Watts is energy/time. 77 watts for a candle sounds about right. That means it is producing 77 joules per second. The amount of energy released by burning such a candle is therefore proportional to how long it burns, which is proportional to its mass. The thing you are looking for is the specific energy, listed as 45 MJ/kg upthread. See https://news.ycombinator.com/item?id=26973765 for the rest of the calculation.

Ovah|4 years ago

Kind of pedantic but I've never understood why it's E=mc^2 and not E=Δmc^2. In Einsteins original paper he derives the equation with a delta m: a change of mass corresponds to some amount of energy. To me that is different than to say that a whole mass corresponds to a some amount of energy. I've never seen a justification why the delta can be omitted and why the equation still would hold true.

benchaney|4 years ago

There isn't a delta because E=mc^2 isn't just describing a reaction, or a conversion.
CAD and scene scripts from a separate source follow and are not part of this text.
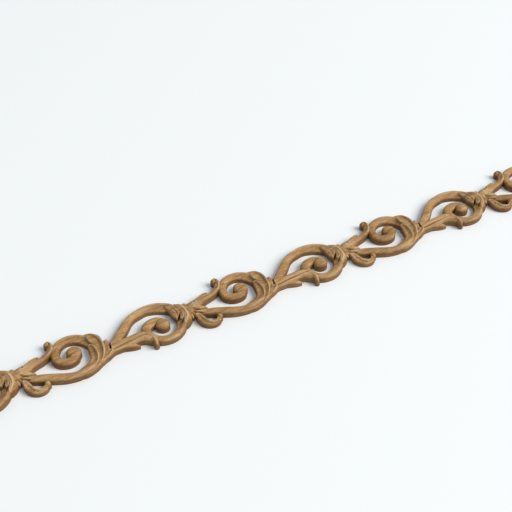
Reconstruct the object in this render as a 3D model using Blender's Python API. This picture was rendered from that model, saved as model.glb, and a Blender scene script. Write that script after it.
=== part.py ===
"""Openwork scroll moulding in oak.

A running pattern of C-scrolls and acanthus leaves, carved through a flat board. The back is flat and both ends
are cut square at a neck of the pattern, so that lengths butt together. Metres, +X along the run, +Y across it
towards the side the upper scrolls stand on, +Z out of the carved face, with the back on Z = 0.
"""

import math

import bmesh
import bpy
from mathutils import Vector

# The run
LENGTH = 0.640  # a whole number of repeats, so that the pattern carries on into the next length
REPEAT = 0.160  # one repeat of the pattern: a lower scroll and then an upper one
CUT = 0.505  # where in a repeat the ends are cut, at the neck before the upper scroll
MIDDLE = 0.005  # height of the line the two scrolls mirror about, in repeats
CENTRE = 0.0087  # middle of the pattern's width, in repeats
BOARD_THICKNESS = 0.010

# Carved heights above the back
RIM = 0.0055
INNER_RIM = 0.0046
WALL = 0.0050
CROWN = 0.0070
LEAF = 0.0084
RIDGE = 0.0092
CREST = BOARD_THICKNESS + 0.0002  # the highest crests keep a narrow land of the board's own face
TIP = 0.0045

# How a stroke is built
SPAN_STEPS = 2  # pieces between two stations
DEPTH_STEP = 0.0001  # each stroke starts this much further below the back, so that no two undersides meet

# The scroll's line, the same in both scrolls: along the run from its neck, up from the middle line and half
# its width, all in repeats
SCROLL = (
    (0.215, 0.122, 0.0235), (0.255, 0.128, 0.0235), (0.300, 0.121, 0.0265), (0.342, 0.104, 0.029),
    (0.388, 0.065, 0.0285), (0.406, -0.010, 0.027), (0.384, -0.075, 0.027), (0.340, -0.113, 0.025),
    (0.290, -0.125, 0.0225), (0.240, -0.110, 0.0235), (0.205, -0.067, 0.024), (0.199, -0.020, 0.027),
    (0.216, 0.008, 0.028), (0.250, 0.0215, 0.028), (0.284, 0.0175, 0.0255), (0.310, -0.004, 0.020),
)
EYE = (0.297, -0.018, 0.041)  # along, up from the middle line, radius
EYE_TOP = ((1.0, WALL), (0.72, CROWN), (0.30, LEAF))  # steps of its dome: share of the radius, height


def upper(stations):
    """Stations given in the scroll's own frame, placed in the upper scroll."""
    return [(x + 0.5, MIDDLE + y, half) for x, y, half in stations]


def lower(stations):
    """The same, mirrored about the middle line for the lower scroll."""
    return [(x, MIDDLE - y, half) for x, y, half in stations]


# Each stroke is one ribbon of carving: its stations in the repeat, its three heights (left edge, crown, right
# edge, walking along it), the same three at its far end, and where the crown stands between the edges
UPPER_STEM = upper([(-0.014, -0.037, 0.024), (0.049, 0.012, 0.027), (0.101, 0.059, 0.0265),
                    (0.137, 0.091, 0.0235), (0.172, 0.111, 0.0232)])
LOWER_STEM = [(-0.020, -0.012, 0.020), (0.050, -0.042, 0.024), (0.090, -0.058, 0.027),
              (0.157, -0.089, 0.028), (0.197, -0.108, 0.027)]
STROKES = {
    "upper scroll": (UPPER_STEM + upper(SCROLL), (RIM, CROWN, INNER_RIM), (RIM, CROWN, INNER_RIM), 0.35),
    "lower scroll": (LOWER_STEM + lower(SCROLL)[1:], (INNER_RIM, CROWN, RIM), (INNER_RIM, CROWN, RIM), -0.35),
    "leaf": ([(0.330, -0.112, 0.016), (0.380, -0.102, 0.020), (0.430, -0.078, 0.022), (0.470, -0.057, 0.0235),
              (0.510, -0.041, 0.0265), (0.570, -0.036, 0.031), (0.610, -0.036, 0.037), (0.650, -0.040, 0.042),
              (0.680, -0.062, 0.037), (0.699, -0.092, 0.024), (0.705, -0.120, 0.017), (0.701, -0.142, 0.011)],
             (WALL, CROWN, WALL), (WALL, LEAF, WALL), 0.1),
    "leaf's lower lobe": ([(0.545, -0.055, 0.014), (0.590, -0.074, 0.013), (0.626, -0.090, 0.006)],
                          (WALL, CROWN, WALL), (TIP, WALL, TIP), 0.0),
    "curled leaf": ([(-0.040, 0.030, 0.036), (0.000, 0.033, 0.036), (0.040, 0.043, 0.031), (0.080, 0.054, 0.026),
                     (0.130, 0.061, 0.020), (0.176, 0.086, 0.019), (0.196, 0.118, 0.020),
                     (0.194, 0.138, 0.018)],
                    (WALL, LEAF, WALL), (WALL, CROWN, WALL), 0.1),
    "curled leaf's upper lobe": ([(0.040, 0.055, 0.015), (0.080, 0.076, 0.014), (0.112, 0.094, 0.005)],
                                 (WALL, CROWN, WALL), (TIP, WALL, TIP), 0.0),
    "curled leaf's lower lobe": ([(0.000, 0.012, 0.014), (0.040, 0.006, 0.012), (0.070, 0.004, 0.006)],
                                 (WALL, LEAF, WALL), (TIP, WALL, TIP), 0.0),
    "bud": ([(-0.003, -0.035, 0.012), (0.004, -0.083, 0.0225), (0.021, -0.118, 0.020), (0.047, -0.135, 0.0135),
             (0.074, -0.132, 0.0125), (0.096, -0.110, 0.0165)],
            (WALL, RIM, WALL), (WALL, RIM, WALL), 0.0),
    "calyx, first lobe": ([(0.310, -0.118, 0.010), (0.350, -0.100, 0.018), (0.378, -0.070, 0.022),
                           (0.390, -0.030, 0.024), (0.390, 0.004, 0.021), (0.385, 0.028, 0.010)],
                          (WALL, RIM, CROWN), (RIM, CROWN, RIDGE), 0.1),
    "calyx, second lobe": ([(0.340, -0.118, 0.008), (0.383, -0.098, 0.013), (0.411, -0.062, 0.017),
                            (0.423, -0.016, 0.020), (0.431, 0.030, 0.029), (0.424, 0.065, 0.036),
                            (0.405, 0.096, 0.025), (0.391, 0.111, 0.010)],
                           (RIM, CROWN, CROWN), (WALL, LEAF, WALL), 0.0),
    "calyx, third lobe": ([(0.380, -0.110, 0.010), (0.420, -0.085, 0.014), (0.448, -0.045, 0.016),
                           (0.464, -0.005, 0.018), (0.474, 0.020, 0.014), (0.481, 0.034, 0.005)],
                          (CROWN, CROWN, CROWN), (WALL, CROWN, WALL), 0.0),
    "cluster": ([(0.895, 0.066, 0.032), (0.920, 0.040, 0.038), (0.932, 0.000, 0.036), (0.932, -0.042, 0.032),
                 (0.922, -0.074, 0.023), (0.906, -0.096, 0.009)],
                (CROWN, LEAF, RIDGE), (CROWN, CREST, CREST), -0.4),
    "cluster's side lobe": ([(0.880, 0.080, 0.020), (0.892, 0.045, 0.026), (0.892, 0.008, 0.021),
                             (0.885, -0.018, 0.009)],
                            (CROWN, LEAF, RIDGE), (WALL, LEAF, CROWN), -0.3),
    "sepal": ([(0.957, 0.048, 0.022), (0.972, 0.026, 0.022), (0.980, 0.000, 0.014), (0.984, -0.028, 0.004)],
              (CROWN, LEAF, WALL), (WALL, RIM, WALL), 0.0),
}
KNOB = (0.190, 0.148, 0.0185)  # along, up, radius of the curled leaf's end
KNOB_TOP = ((1.0, WALL), (0.6, CROWN))

# Round bosses: centre, radius, number of sides, steps of the top
BOSSES = [((x, y), radius, 12, EYE_TOP) for x, y, radius in upper([EYE]) + lower([EYE])]
BOSSES.append((KNOB[:2], KNOB[2], 10, KNOB_TOP))


def spline(stations):
    """Points of a Catmull-Rom curve through the stations, half width included."""
    points = [Vector(station) for station in stations]
    points = [points[0] * 2 - points[1]] + points + [points[-1] * 2 - points[-2]]
    line = []
    for before, start, end, after in zip(points, points[1:], points[2:], points[3:]):
        for step in range(SPAN_STEPS):
            t = step / SPAN_STEPS
            line.append(0.5 * (start * 2 + (end - before) * t
                               + (before * 2 - start * 5 + end * 4 - after) * t ** 2
                               + (start * 3 - before - end * 3 + after) * t ** 3))
    return line + [points[-2]]


def add_rings(mesh, rings):
    """A closed body through rings of the same number of points, the first and the last capped."""
    rows = [[mesh.verts.new(point) for point in ring] for ring in rings]
    for one, two in zip(rows, rows[1:]):
        for i in range(len(one)):
            mesh.faces.new((one[i - 1], one[i], two[i], two[i - 1]))
    mesh.faces.new(rows[0][::-1])
    mesh.faces.new(rows[-1])


def add_stroke(mesh, stations, start, end, lean, offset, depth):
    """One ribbon: a crowned or hollowed top between two edges, with upright sides."""
    line = spline(stations)
    rings = []
    for i, point in enumerate(line):
        share = i / (len(line) - 1)
        left, crown, right = (a + (b - a) * share for a, b in zip(start, end))
        ahead = line[min(i + 1, len(line) - 1)] - line[max(i - 1, 0)]
        side = Vector((-ahead.y, ahead.x)).normalized() * point.z
        centre = point.xy + Vector((offset, 0))
        places = ((1, -depth), (1, left), (lean, crown), (-1, right), (-1, -depth))
        rings.append([((centre + side * across) * REPEAT).to_3d() + Vector((0, 0, height))
                      for across, height in places])
    add_rings(mesh, rings)


def add_boss(mesh, boss, offset, depth):
    """A round boss whose top rises in steps of (share of the radius, height)."""
    (x, y), radius, sides, steps = boss
    rings = []
    for share, height in ((1.0, -depth),) + steps:
        turns = [2 * math.pi * side / sides for side in range(sides)]
        rings.append([((x + offset + radius * share * math.cos(turn)) * REPEAT,
                       (y + radius * share * math.sin(turn)) * REPEAT, height) for turn in turns])
    add_rings(mesh, rings)


def carving():
    """Every stroke and boss of the run as closed bodies in one mesh, running on past both ends."""
    mesh = bmesh.new()
    middle_of_run = CUT - 1 + LENGTH / REPEAT / 2
    for repeat in range(-1, math.ceil(LENGTH / REPEAT)):
        depth = DEPTH_STEP
        for stations, start, end, lean in STROKES.values():
            add_stroke(mesh, stations, start, end, lean, repeat - middle_of_run, depth)
            depth += DEPTH_STEP
        for boss in BOSSES:
            add_boss(mesh, boss, repeat - middle_of_run, depth)
            depth += DEPTH_STEP
    bmesh.ops.translate(mesh, verts=mesh.verts, vec=(0, -CENTRE * REPEAT, 0))
    bmesh.ops.recalc_face_normals(mesh, faces=mesh.faces)
    return mesh


def new_object(name, mesh):
    """A scene object from a bmesh, which is used up."""
    data = bpy.data.meshes.new(name)
    mesh.to_mesh(data)
    mesh.free()
    made = bpy.data.objects.new(name, data)
    bpy.context.collection.objects.link(made)
    return made


def board():
    """The board the moulding is carved from, wider than the pattern: its back is Z = 0 and its ends are square."""
    mesh = bmesh.new()
    bmesh.ops.create_cube(mesh, size=1)
    bmesh.ops.scale(mesh, verts=mesh.verts, vec=(LENGTH, REPEAT, BOARD_THICKNESS))
    bmesh.ops.translate(mesh, verts=mesh.verts, vec=(0, 0, BOARD_THICKNESS / 2))
    return new_object("board", mesh)


def oak():
    """Oiled oak."""
    material = bpy.data.materials.new("oak")
    material.use_nodes = True
    shader = material.node_tree.nodes["Principled BSDF"]
    shader.inputs["Base Color"].default_value = (0.34, 0.19, 0.095, 1)
    shader.inputs["Roughness"].default_value = 0.62
    shader.inputs["Metallic"].default_value = 0
    return material


def main():
    for old in list(bpy.data.objects):
        bpy.data.objects.remove(old)
    moulding = new_object("moulding", carving())
    moulding.data.materials.append(oak())
    stock = board()
    stock.hide_render = True
    stock.display_type = "WIRE"
    cut = moulding.modifiers.new("cut from the board", "BOOLEAN")
    cut.operation = "INTERSECT"
    cut.solver = "EXACT"
    cut.use_self = True
    cut.object = stock


main()
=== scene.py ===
"""Openwork scroll moulding in oak: the carved run, its oiled finish and the table it lies on.

Metres, in the frame's own axes: +X along the run, +Y across it, +Z out of the carved face, the back on Z = 0.
"""
import math

import bpy
import numpy as np
from mathutils import Matrix, Vector


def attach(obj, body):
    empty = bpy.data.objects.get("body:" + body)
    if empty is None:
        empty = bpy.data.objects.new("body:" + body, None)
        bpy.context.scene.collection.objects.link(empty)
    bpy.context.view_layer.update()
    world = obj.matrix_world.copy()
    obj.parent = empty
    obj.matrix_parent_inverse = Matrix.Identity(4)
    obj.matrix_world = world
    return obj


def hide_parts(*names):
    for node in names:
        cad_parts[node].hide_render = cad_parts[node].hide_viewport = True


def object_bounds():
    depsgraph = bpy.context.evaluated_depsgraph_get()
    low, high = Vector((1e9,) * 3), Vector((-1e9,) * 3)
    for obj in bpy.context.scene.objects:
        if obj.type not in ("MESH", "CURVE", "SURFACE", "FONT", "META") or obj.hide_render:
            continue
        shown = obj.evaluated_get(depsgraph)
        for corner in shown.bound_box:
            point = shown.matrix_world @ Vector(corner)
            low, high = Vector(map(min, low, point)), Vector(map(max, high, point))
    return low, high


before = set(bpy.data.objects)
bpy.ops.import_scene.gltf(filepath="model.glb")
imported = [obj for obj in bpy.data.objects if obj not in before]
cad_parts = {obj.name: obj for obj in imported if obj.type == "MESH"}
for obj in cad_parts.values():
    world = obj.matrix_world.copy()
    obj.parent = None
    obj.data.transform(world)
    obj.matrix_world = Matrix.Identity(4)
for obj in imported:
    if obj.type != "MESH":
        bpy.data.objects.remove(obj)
cad_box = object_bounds()
bpy.ops.object.select_all(action="DESELECT")

# The run
REPEAT = 0.160  # one repeat of the pattern
COPIES = round((cad_box[1][0] - cad_box[0][0]) / REPEAT)
BOARD = cad_box[1][2]  # the board's thickness
CUT = 0.505  # where in a repeat the ends are cut
MIDDLE = 0.005  # the line that the two scrolls mirror about, in repeats
CENTRE = 0.0087  # middle of the pattern's width, in repeats
OVERLAP = 0.06  # how far past its two ends a repeat is carved before it is cut square, in repeats

# How finely a stroke is carved
STEP = 0.0085  # spacing of the rows along a stroke, in repeats
COLUMN = 0.0038  # spacing of the columns across it, in repeats
FEWEST_COLUMNS = 6
EDGE_COLUMNS = np.array([1, 0.985, 0.94])  # the closer columns at an edge, as shares of the half width
INNER_COLUMNS = 0.88  # where the even columns start
EDGE = (0.12, 0.55)  # the usual rounded edge: share of the half width, fall in mm
STEM_EDGE = (0.26, 1.6)  # the same on the scrolls and stems
LEAF_EDGE = (0.22, 1.1)  # and on the leaves' lobes
RAMP = 5  # a gouge cut comes to its full depth over one fifth of its length
TIP_REACH = 1.1  # how far from its tip a round end starts to close, in half widths
TIP_WIDTH = 0.1414  # how far it closes, as a share of the half width
SKIRT = 20  # how far in mm a stroke reaches down before the back is planed off
SMOOTH_ANGLE = math.radians(38)  # edges sharper than this stay crisp
SEAM_REACH = 2e-6  # what is this near to where two repeats meet lies on their seam
SEAM_WELD = 3e-5  # seam points this near to each other become one

# How the bosses and the cutters are made
BOSS_SIDES = 48
BOSS_RINGS = 12
DRILL_SIDES = 20
DRILL_START = 12  # mm above the back, clear of all carving
DRILL_TIP, DRILL_SHANK = 0.12, 0.9  # radii at the point and at the start, as shares of the eye's width
NOTCH_STEP = 0.004  # spacing of the rows along a V-cut, in repeats
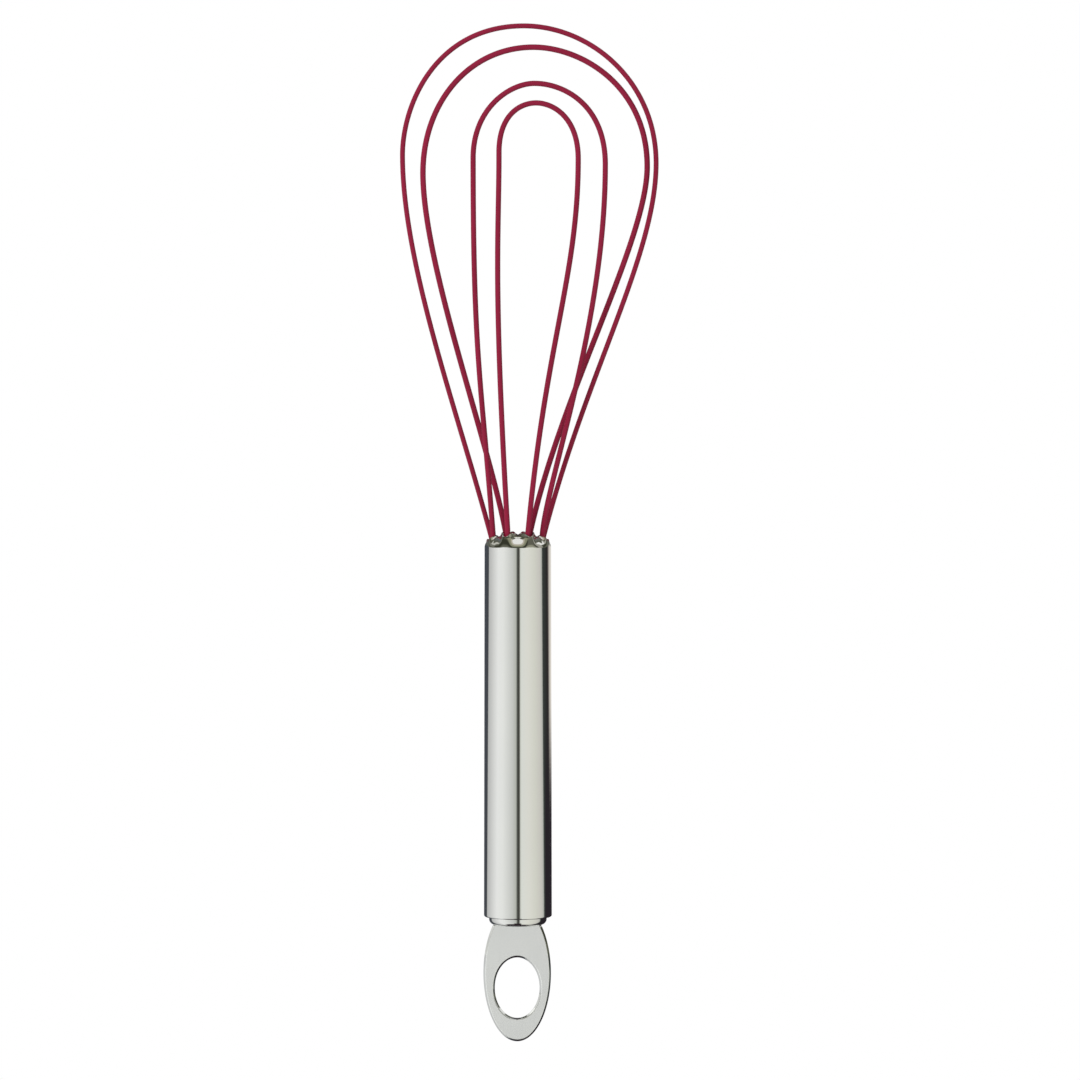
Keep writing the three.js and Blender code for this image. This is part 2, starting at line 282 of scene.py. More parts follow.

It is describing the fundamental equivalence between mass and energy. It is true even in situations where ΔE and Δm aren't defined.

mannerheim|4 years ago

I would assume it has to do with relativistic mass, which used to be somewhat commonly used (m used for relativistic mass, m_0 for rest or invariant mass), but which is now disfavoured. For m as relativistic mass, E = mc^2 holds.

colinmhayes|4 years ago

The delta is implied. If you're being rigorous yea you'd include it. But you never see it used rigorously.